Flack se déroule à Londres et suit un trio de relationnistes aux méthodes peu orthodoxes. L’héroïne Robyn (Anna Paquin de True Blood) en découd avec une dépendance à la cocaïne, aux amphétamines et à l’alcool. Ce cocktail ne l’empêche pas de se tenir bien droite dans ses escarpins. La fashionista Eve (Lydia Wilson, ma préférée) est aussi tranchante qu’un rasoir à six lames. Imaginez les dialogues d’Isabelle Langlois dans Lâcher prise, mais avec des sacres et des mots vulgaires et vous obtenez Eve, qui hérite des répliques les plus acides.

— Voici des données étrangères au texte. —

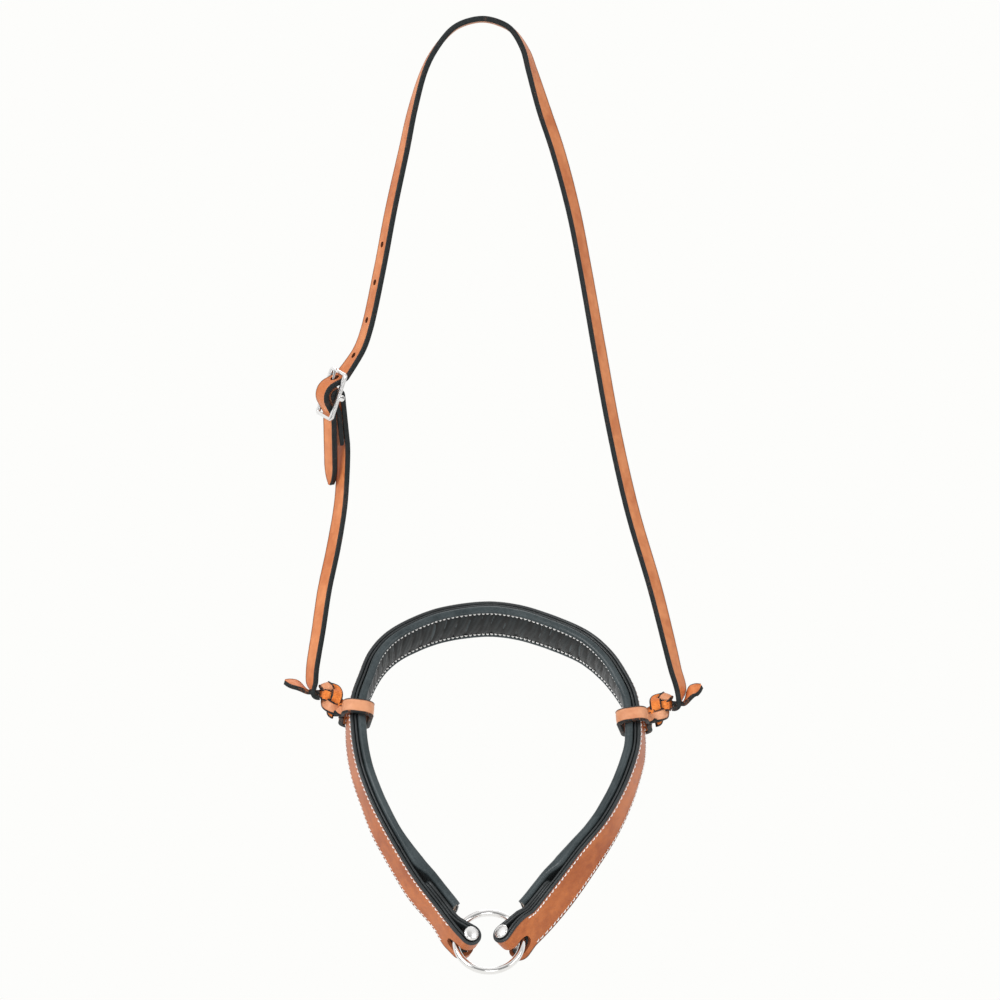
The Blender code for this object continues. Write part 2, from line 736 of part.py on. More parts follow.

Et il y a Melody (Rebecca Benson), l’assistante de 25 ans encore émerveillée par le glam de cette industrie. Lentement, mais sûrement, Melody déchante sans toutefois perdre son éthique de travail, ce qui rééquilibre le trio qu’elle forme avec Robyn et Eve.

PHOTO TIRÉE D’IMDB

Caroline (Sophie Okonedo)

Leur patronne s’appelle Caroline (géniale Sophie Okonedo) et elle ferait passer Mme Lauzon (Véronique Le Flaguais) de Rumeurs pour une femme douce et adorable. Caroline sort ses griffes et les rétracte rarement.

Dans chacun des six épisodes de Flack, un client se met dans le pétrin (tweet raciste, enfant illégitime ou scandale sexuel) et les filles de l’agence MPPR volent à son secours. Le cinquième épisode – sur un total de six – raconte comment une page anonyme à la « Dis son nom » a détruit la réputation sans tache d’un présentateur de documentaires pratiquement à la retraite. Difficile de plus se coller sur l’actualité que ça.

Flack ressemble à Scandal, UnREAL et Ray Donovan. De plus en plus d’émissions s’affairent à lever le voile sur les pratiques douteuses de ce milieu encore mythique et merveilleux pour ceux et celles qui l’admirent de loin.

Le diffuseur de Flack, soit le géant Amazon, n’a pas toujours bonne presse, comme en témoigne le documentaire L’envers d’Amazon du Club illico. Au moins, Amazon double toutes ses séries au Québec. C’est déjà mieux que Netflix, qui préfère la version française de France, du coup.